Greg Bartram-USA TODAY Sports

There are two main schools of thought on discipline. One is as a form of righteous punishment doled out to balance out some terrible wrong. The other view commonly held is that the point of discipline should be used to help the subject of the action come out a better human being.

What Justin Moss, Raheem Johnson, and Mory Diane did was wrong. It was stupid beyond belief and in committing the thefts they dishonored themselves, their team, and their school. I will not make any excuses for the actions taken because there is literally no excuse for putting your future in jeopardy over 650 dollars in cash and jewelry.

But step back and ask yourself this question: What form of discipline makes Justin Moss the best man he can be in ten years?

It's a question I ask myself every time I have to discipline my kids. First, I make sure I'm not angry about the event. I'll send them to their room while I smolder and after I realize I don't hate them I'll call them back out.

"Thing 2 (editorial nickname for my second child)" I'll say, "How can I make you the best Thing 2"?

So right now the student disciplinary committee needs to divorce itself from any emotion over this situation. Your feelings on collegiate athletics should be left to the side. Your job is to make Justin Moss, the UB student, the best man he can be. It's not to make an example out of him for committing a minor crime.

Moss is *SIX* credits short of obtaining his degree and he has only been at UB - his third school - three years. Outside of his problems with stealing he is a model campus citizen and a stand up guy. I have heard that Moss had already been seeing a counselor for his theft problem but it's just a rumor without anyone willing to go on record.

Do you make a guy like Moss the best he could by sending him away from Buffalo with no degree? He probably cannot transfer the bulk of his credits elsewhere and even if he could there is no guarantee he could afford another school.

Consider that the students involved did not even want to press charges.

If the student disciplinary committee takes the easy road, deciding to kick him out of school, they will not only fail in their responsibility to Moss but they will open themselves up to the following question;

"Would you have done that to someone not named Justin Moss"

Can Moss and his legal counsel go back and find an example of the school taking mercy on some scrawny non-athlete for committing a similar offense?

In my opinion the best way to help Moss here is a suspension from the team for a part of this fall's Basketball slate and copious amounts of community service. I'm talking real productive, hard service. He has just a few classes to take and he's a big strong guy. I'm sure the University can find something for him to contribute.

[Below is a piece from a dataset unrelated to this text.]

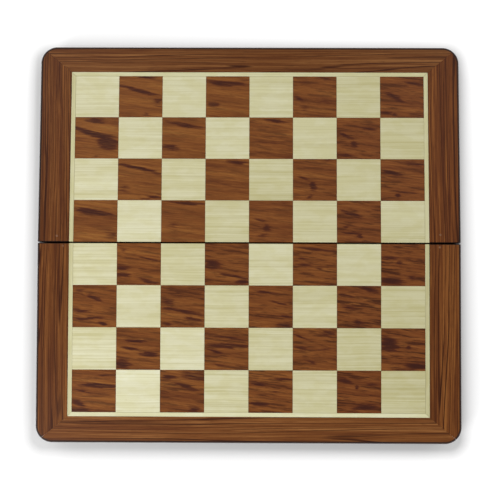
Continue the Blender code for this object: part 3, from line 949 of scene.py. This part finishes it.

So let him miss some games this fall. He may have just taken himself out of the running for more than one postseason award. He has had to have his name dragged through the mud, and he has let down his team and coach. This, plus some service, is corrective discipline that can help him become a better man while leaving him the tools - like a hard-earned diploma - that anyone would need to do so.

And that's what we should be after, not blood.